Task goal
Everything from the line containing "addTapeLoop();" to the line containing "obj.parent = None", both lines included, must be copied exactly; nothing else should be.

Dataset content
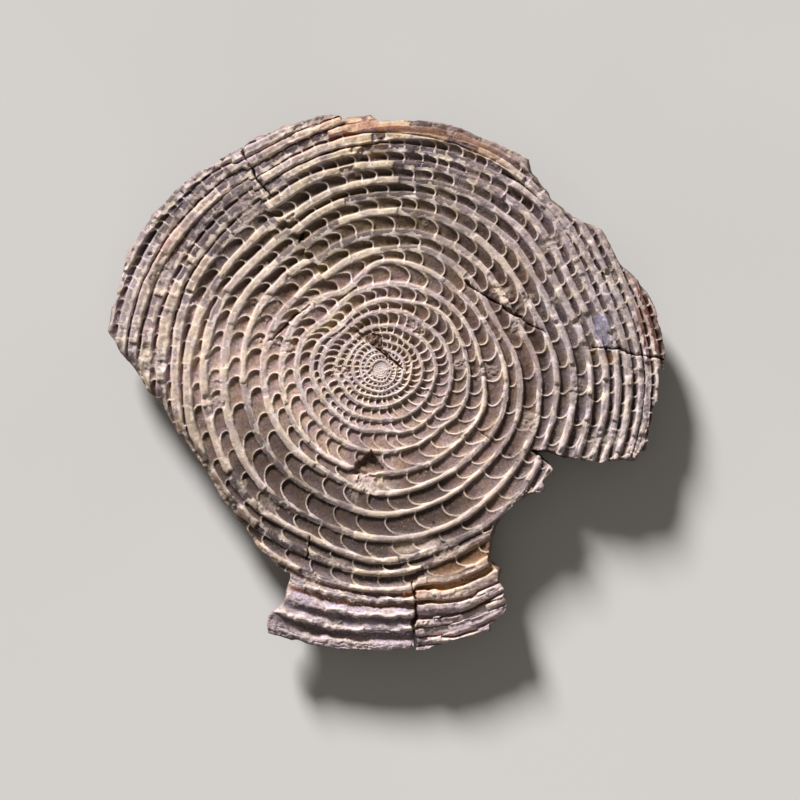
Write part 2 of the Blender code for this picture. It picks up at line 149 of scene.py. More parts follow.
# raised ivory lengths of the wall: whorl, first and last degrees
CAPS = (
    (9, 262, 305), (10, 222, 254.5), (10, 255.5, 270), (11, 200, 237), (12, 254, 276), (13, 168, 194),
    (13, 207, 231), (13, 237, 258), (14, 210, 231), (14, 235, 275.5), (15, 178, 198.5), (15, 235, 273.5),
    (16, 184, 203.5), (16, 243, 265), (18, 186, 205), (12, 203, 222), (17, 176, 190),
)
# ground and broken patches: x, y, half widths in mm, turn in degrees
BROKEN = (
    (7.9, 5.0, 0.9, 0.45, -30), (8.9, 2.9, 0.8, 0.5, 40), (9.6, -3.6, 1.0, 0.6, 60),
    (-4.4, 4.3, 0.9, 0.45, 40), (-14.2, 6.2, 0.6, 1.5, -12), (-15.1, 0.6, 1.1, 0.8, 0),
    (-10.9, -1.9, 0.7, 0.4, 0), (12.7, -1.2, 0.8, 0.5, 70), (4.1, -11.8, 1.3, 0.5, 15),
    (-2.7, -12.6, 1.0, 0.35, -15), (2.4, 2.7, 0.7, 0.4, -40), (5.1, 0.3, 0.5, 0.4, 0),
    (-2.2, 12.9, 0.6, 0.3, 10), (11.2, 8.3, 0.5, 1.0, -40), (-8.6, 10.2, 0.6, 0.9, 30),
    (14.5, -4.4, 1.2, 0.6, 10),
)


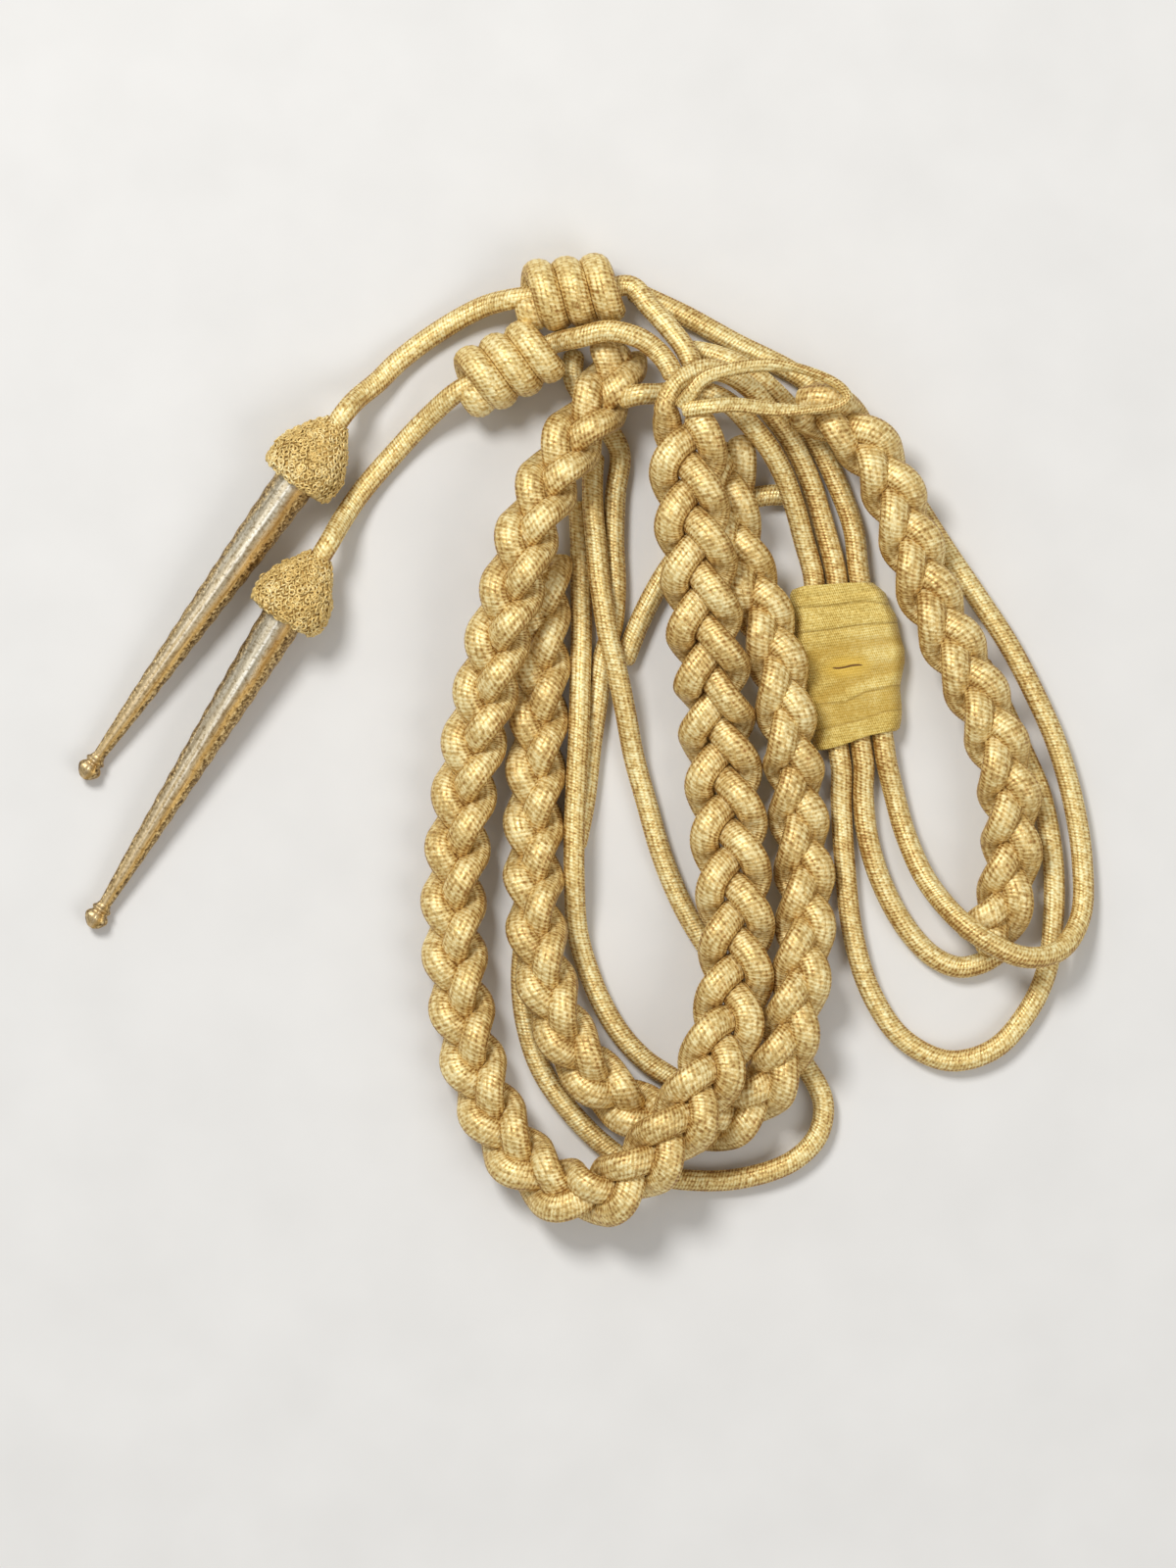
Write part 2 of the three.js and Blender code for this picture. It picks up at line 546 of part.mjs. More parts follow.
// The long inner cord runs down from the top, below the middle leg, and back round the bottom.
addCord("inner_cord_long", [
  [1.6, 72, 2.7], [1.1, 65, 4.6], [1.2, 58, 6.4], [1.9, 50, 6.8], [2.6, 42, 7], [3.6, 35, 7.9],
  [5, 26.6, 8.1], [7.1, 18.2, 7.8], [9.2, 8, 6.2], [11.2, -2.6, 3.4],
  [14.2, -13.6, 2.6], [18.2, -27.4, 2.6], [23.4, -39.8, 2.6], [30, -50.8, 2.6],
  [39, -63, 2.6], [47.4, -72.6, 2.6], [54.4, -80.4, 2.6], [57.8, -88, 2.6], [56.4, -96, 2.6],
  [50, -102.4, 2.6], [38, -106.4, 2.6], [26.2, -107, 2.6], [14.4, -105, 2.6], [4.8, -99, 2.6],
  [-4.4, -90, 2.6], [-11.4, -80, 2.6], [-15, -69.6, 2.6], [-16.4, -58, 2.6], [-15.6, -47, 2.6],
]);

addCord("inner_cord_left", [
  [-2.4, 60, 2.6], [-1.9, 52, 2.6], [-1.7, 40, 2.6], [-1.6, 28, 3], [-1.9, 16, 6], [-2.2, 4, 7.8],
  [-2.8, -8, 8], [-3.3, -20, 8], [-3.4, -32, 7.8], [-2.6, -45.6, 4], [-0.4, -54, 2.6], [3.2, -63, 2.6],
  [8, -71, 2.6], [14, -77.4, 2.6], [21, -82, 2.6],
]);

addCord("inner_cord_short", [
  [-3.4, 97.2, 2.6], [-3.4, 89.6, 2.6], [2.8, 80.6, 2.6], [7.8, 72, 2.6], [6.8, 62, 2.6], [6.4, 50, 2.6],
  [6.8, 38, 2.6], [6, 29, 2.6], [3.7, 21, 2.6], [2.5, 12, 2.6], [0.8, 0, 2.6], [-0.8, -14, 2.6],
  [-3.2, -26, 2.6],
]);

addCord("under_cord", [
  [8.6, 19.6, 2.6], [10.6, 25, 2.6], [14, 33, 2.6], [19.6, 43, 2.6], [27, 52, 2.6], [35, 58.6, 2.6], [43, 61.2, 2.6],
  [50.6, 61.4, 2.6],
]);

// Hanging loop of narrow flat braid: it leaves the top, turns on edge at its far end and comes back.
const TAPE_POINTS = [
  [25.2, 85.6, 27.4], [28, 88.8, 27.4], [34.8, 91.2, 25.4], [45.6, 92.4, 22.4], [55, 90.6, 21],
  [61.4, 87.4, 20.6], [63.4, 84.6, 20.4], [60.4, 82.4, 20.6], [54, 81.6, 21.2], [45.6, 81.6, 22.8],
  [35.8, 82.6, 26.2], [29.6, 82.2, 28.2],
];
const TAPE_ROLL = [
  { share: 0, roll: 20 },
  { share: 0.25, roll: 30 },
  { share: 0.42, roll: 80 },
  { share: 0.6, roll: 80 },
  { share: 0.78, roll: 20 },
  { share: 1, roll: 5 },
];

function addTapeLoop() {
  const route = routeThrough(TAPE_POINTS);
  const stations = Array.from({ length: TAPE_STEPS + 1 }, (_, i) => i / TAPE_STEPS);
  const curve = new SteppedCurve(stations, (share) => {
    const along = route.getTangentAt(share);
    const level = new THREE.Vector3().crossVectors(along, UP).normalize();
    const roll = THREE.MathUtils.degToRad(readTable(TAPE_ROLL, share, "roll"));
    const top = UP.clone().multiplyScalar(Math.cos(roll)).addScaledVector(level, Math.sin(roll));
    return { point: route.getPointAt(share), top };
  });
  addPiece("tape_loop", sweep(ovalSection(TAPE_THICKNESS, TAPE_WIDTH, STRAND_SIDES), curve, TAPE_STEPS), tapeMaterial);
}

addTapeLoop();

// The origin is the middle of the whole part's box, on the table.
const box = new THREE.Box3().setFromObject(model, true);
const centre = box.getCenter(new THREE.Vector3());
const part = new THREE.Group();
model.position.set(-centre.x, -centre.y, -box.min.z);
part.add(model);

export default part;
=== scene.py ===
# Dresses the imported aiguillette: braided cords, netted caps, engraved tags and the folded tape tab.
import math

import bpy
import numpy as np
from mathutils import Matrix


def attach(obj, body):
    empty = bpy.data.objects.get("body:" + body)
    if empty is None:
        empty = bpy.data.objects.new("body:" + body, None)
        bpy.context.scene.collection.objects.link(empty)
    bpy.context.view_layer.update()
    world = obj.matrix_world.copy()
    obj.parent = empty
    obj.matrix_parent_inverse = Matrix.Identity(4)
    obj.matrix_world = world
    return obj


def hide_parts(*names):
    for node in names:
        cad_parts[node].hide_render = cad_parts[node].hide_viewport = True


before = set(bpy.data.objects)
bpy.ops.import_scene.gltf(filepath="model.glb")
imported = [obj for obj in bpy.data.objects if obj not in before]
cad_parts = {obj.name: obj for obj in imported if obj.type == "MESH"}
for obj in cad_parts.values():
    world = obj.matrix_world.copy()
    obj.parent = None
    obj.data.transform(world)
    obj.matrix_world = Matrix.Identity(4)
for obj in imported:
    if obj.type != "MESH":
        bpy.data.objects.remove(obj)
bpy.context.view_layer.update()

MM = 0.001
MAP_UNIT = 10.0  # mm in one unit of a piece's maps
UP = np.array([0.0, 0.0, 1.0])
LAYOUT_ORIGIN = np.array([-0.564, 1.721, 0.0])  # where the row's origin lies in the layout, in mm

CORD_DIAMETER = 5.2
CORD_SIDES = 24  # points round a cord, two to a rib of stitches; the next two are alike
BAND_SIDES = 30
LOOP_SIDES = 18
RING_STEP = 0.4  # mm between rings along a braided tube, half a stitch
STITCH = 2 * RING_STEP
RIB_RELIEF = 0.09
STITCH_RELIEF = 0.04
END_WIDTH = 0.12  # a tube's width at its rounded ends, as a share of the whole

STRAND_WIDTH = 7.2
STRAND_THICKNESS = 5.3
STRAND_RISE = 3.5
STRAND_DIVE = 0.8
SOLID_STRAND_WIDTH = 5.2
PLAIT_STRANDS = 3
PLAIT_PITCH = 13.2

TAG_LENGTH = 84
TAG_TOP_RADIUS = 5.2
TAG_NECK_RADIUS = 1.45
FINIAL_LENGTH = 6
FINIAL_RADIUS = 2.9
CAP_LENGTH = 17
CAP_RADIUS = 9.8

KNOT_TURNS = 2.5
KNOT_TUCK = 0.64  # the part of a turn that comes out from under the cord before the first band
KNOT_TUCK_DEPTH = 1.0  # how much closer in a whole turn of it would lie
KNOT_DIVE = 4.2  # how much deeper its end goes
KNOT_BAND_WIDTH = 7.3
KNOT_BAND_THICKNESS = 6
KNOT_PITCH = 6.9
KNOT_COIL_RADIUS = 6.1
KNOT_RADIUS = 9.1
KNOT_LENGTH = 23.85

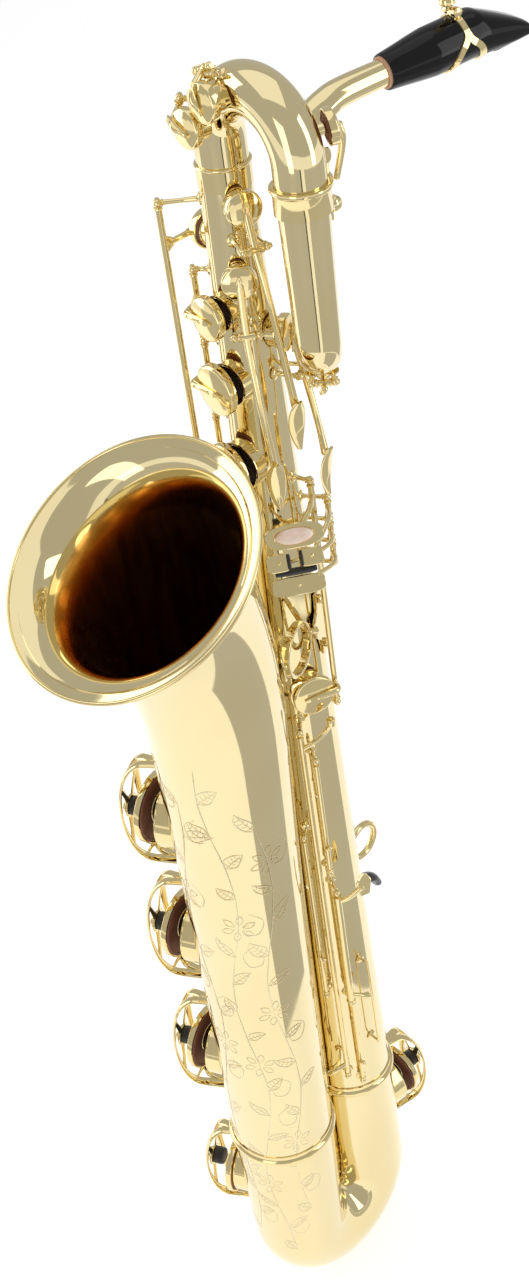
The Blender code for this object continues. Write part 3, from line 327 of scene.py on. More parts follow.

Correct output
addTapeLoop();

// The origin is the middle of the whole part's box, on the table.
const box = new THREE.Box3().setFromObject(model, true);
const centre = box.getCenter(new THREE.Vector3());
const part = new THREE.Group();
model.position.set(-centre.x, -centre.y, -box.min.z);
part.add(model);

export default part;
=== scene.py ===
# Dresses the imported aiguillette: braided cords, netted caps, engraved tags and the folded tape tab.
import math

import bpy
import numpy as np
from mathutils import Matrix


def attach(obj, body):
    empty = bpy.data.objects.get("body:" + body)
    if empty is None:
        empty = bpy.data.objects.new("body:" + body, None)
        bpy.context.scene.collection.objects.link(empty)
    bpy.context.view_layer.update()
    world = obj.matrix_world.copy()
    obj.parent = empty
    obj.matrix_parent_inverse = Matrix.Identity(4)
    obj.matrix_world = world
    return obj


def hide_parts(*names):
    for node in names:
        cad_parts[node].hide_render = cad_parts[node].hide_viewport = True


before = set(bpy.data.objects)
bpy.ops.import_scene.gltf(filepath="model.glb")
imported = [obj for obj in bpy.data.objects if obj not in before]
cad_parts = {obj.name: obj for obj in imported if obj.type == "MESH"}
for obj in cad_parts.values():
    world = obj.matrix_world.copy()
    obj.parent = None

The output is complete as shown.